_DIRECTION_.
Reproduce exactly the lines from the line with "const half = SWITCH.knobWidth / 2;" through the line with "zip(*points))), Vector(map(max, zip(*points)))", both included, and no other lines.
--- START OF DATA SECTION ---
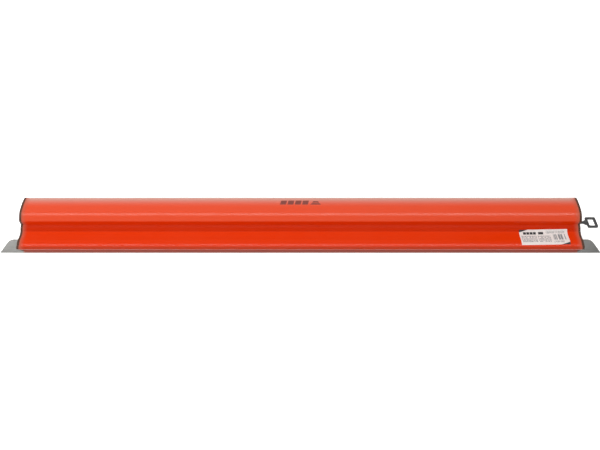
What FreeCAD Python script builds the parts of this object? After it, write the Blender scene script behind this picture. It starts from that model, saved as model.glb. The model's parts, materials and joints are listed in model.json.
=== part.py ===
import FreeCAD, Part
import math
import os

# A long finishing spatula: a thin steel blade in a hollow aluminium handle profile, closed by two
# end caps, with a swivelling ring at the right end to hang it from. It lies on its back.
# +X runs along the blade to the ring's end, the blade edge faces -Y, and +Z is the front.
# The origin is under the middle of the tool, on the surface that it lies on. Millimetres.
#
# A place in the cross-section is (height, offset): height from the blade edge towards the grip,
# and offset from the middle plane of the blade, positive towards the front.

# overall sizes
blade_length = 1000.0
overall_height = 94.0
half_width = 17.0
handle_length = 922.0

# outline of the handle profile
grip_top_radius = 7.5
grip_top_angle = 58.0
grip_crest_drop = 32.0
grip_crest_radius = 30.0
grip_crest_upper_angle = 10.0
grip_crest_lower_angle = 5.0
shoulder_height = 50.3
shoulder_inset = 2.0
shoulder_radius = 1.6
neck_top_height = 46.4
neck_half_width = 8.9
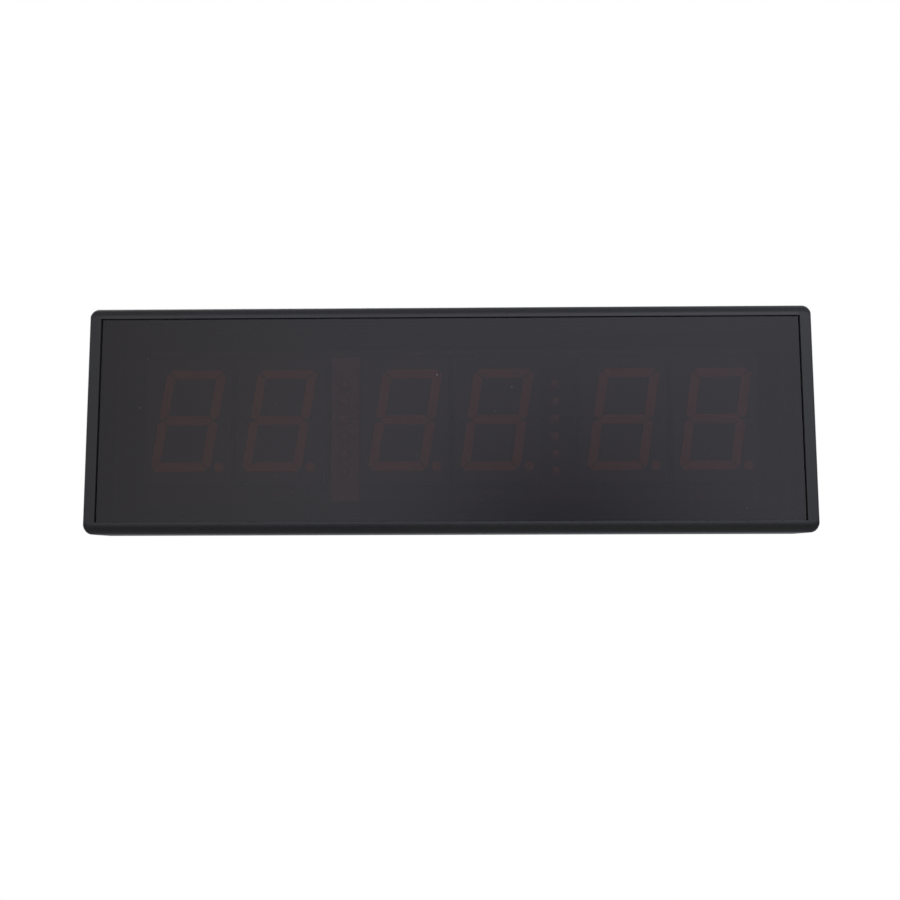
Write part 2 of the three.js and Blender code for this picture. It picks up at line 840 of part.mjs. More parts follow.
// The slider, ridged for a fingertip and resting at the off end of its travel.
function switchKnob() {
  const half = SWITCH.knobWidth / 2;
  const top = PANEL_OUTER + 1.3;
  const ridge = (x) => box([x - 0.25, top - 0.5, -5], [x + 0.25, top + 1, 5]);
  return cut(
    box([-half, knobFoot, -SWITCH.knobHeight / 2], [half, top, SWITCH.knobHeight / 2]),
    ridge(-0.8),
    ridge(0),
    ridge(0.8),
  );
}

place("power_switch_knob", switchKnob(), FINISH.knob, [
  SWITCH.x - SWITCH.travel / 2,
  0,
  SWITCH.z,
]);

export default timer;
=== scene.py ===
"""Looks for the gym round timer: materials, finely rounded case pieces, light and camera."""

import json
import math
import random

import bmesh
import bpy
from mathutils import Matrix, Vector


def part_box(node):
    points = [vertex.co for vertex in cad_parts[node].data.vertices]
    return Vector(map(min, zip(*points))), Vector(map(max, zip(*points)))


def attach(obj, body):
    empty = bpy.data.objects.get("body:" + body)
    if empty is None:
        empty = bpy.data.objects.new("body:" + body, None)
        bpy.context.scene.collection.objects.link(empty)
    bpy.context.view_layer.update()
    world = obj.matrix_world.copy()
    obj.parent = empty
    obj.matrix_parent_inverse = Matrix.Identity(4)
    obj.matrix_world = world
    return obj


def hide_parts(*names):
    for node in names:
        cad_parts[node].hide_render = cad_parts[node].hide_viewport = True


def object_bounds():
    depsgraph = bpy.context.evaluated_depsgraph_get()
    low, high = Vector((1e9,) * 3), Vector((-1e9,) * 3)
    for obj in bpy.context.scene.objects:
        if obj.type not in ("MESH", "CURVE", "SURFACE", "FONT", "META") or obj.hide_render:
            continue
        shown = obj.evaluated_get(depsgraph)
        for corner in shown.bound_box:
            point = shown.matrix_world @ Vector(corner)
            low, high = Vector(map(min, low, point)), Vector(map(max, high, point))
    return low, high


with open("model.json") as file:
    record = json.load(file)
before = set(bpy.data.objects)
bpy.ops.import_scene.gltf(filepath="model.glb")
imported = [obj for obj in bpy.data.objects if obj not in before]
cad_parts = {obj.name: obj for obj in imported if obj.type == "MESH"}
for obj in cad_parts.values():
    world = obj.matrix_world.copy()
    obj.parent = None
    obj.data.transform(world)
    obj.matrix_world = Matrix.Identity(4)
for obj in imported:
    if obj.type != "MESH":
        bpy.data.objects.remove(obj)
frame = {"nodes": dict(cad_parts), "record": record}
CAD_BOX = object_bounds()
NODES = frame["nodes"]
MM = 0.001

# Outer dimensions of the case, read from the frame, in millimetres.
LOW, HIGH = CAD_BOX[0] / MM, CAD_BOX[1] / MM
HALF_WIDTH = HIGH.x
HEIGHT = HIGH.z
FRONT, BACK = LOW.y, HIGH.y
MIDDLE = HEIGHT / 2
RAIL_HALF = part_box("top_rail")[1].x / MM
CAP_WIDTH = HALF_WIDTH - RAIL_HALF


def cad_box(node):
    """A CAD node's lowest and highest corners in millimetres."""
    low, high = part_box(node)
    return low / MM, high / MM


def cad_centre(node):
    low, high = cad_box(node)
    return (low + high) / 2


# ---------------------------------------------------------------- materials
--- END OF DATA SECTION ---
_ANSWER TO THIS PROBLEM_.
  const half = SWITCH.knobWidth / 2;
  const top = PANEL_OUTER + 1.3;
  const ridge = (x) => box([x - 0.25, top - 0.5, -5], [x + 0.25, top + 1, 5]);
  return cut(
    box([-half, knobFoot, -SWITCH.knobHeight / 2], [half, top, SWITCH.knobHeight / 2]),
    ridge(-0.8),
    ridge(0),
    ridge(0.8),
  );
}

place("power_switch_knob", switchKnob(), FINISH.knob, [
  SWITCH.x - SWITCH.travel / 2,
  0,
  SWITCH.z,
]);

export default timer;
=== scene.py ===
"""Looks for the gym round timer: materials, finely rounded case pieces, light and camera."""

import json
import math
import random

import bmesh
import bpy
from mathutils import Matrix, Vector


def part_box(node):
    points = [vertex.co for vertex in cad_parts[node].data.vertices]
    return Vector(map(min, zip(*points))), Vector(map(max, zip(*points)))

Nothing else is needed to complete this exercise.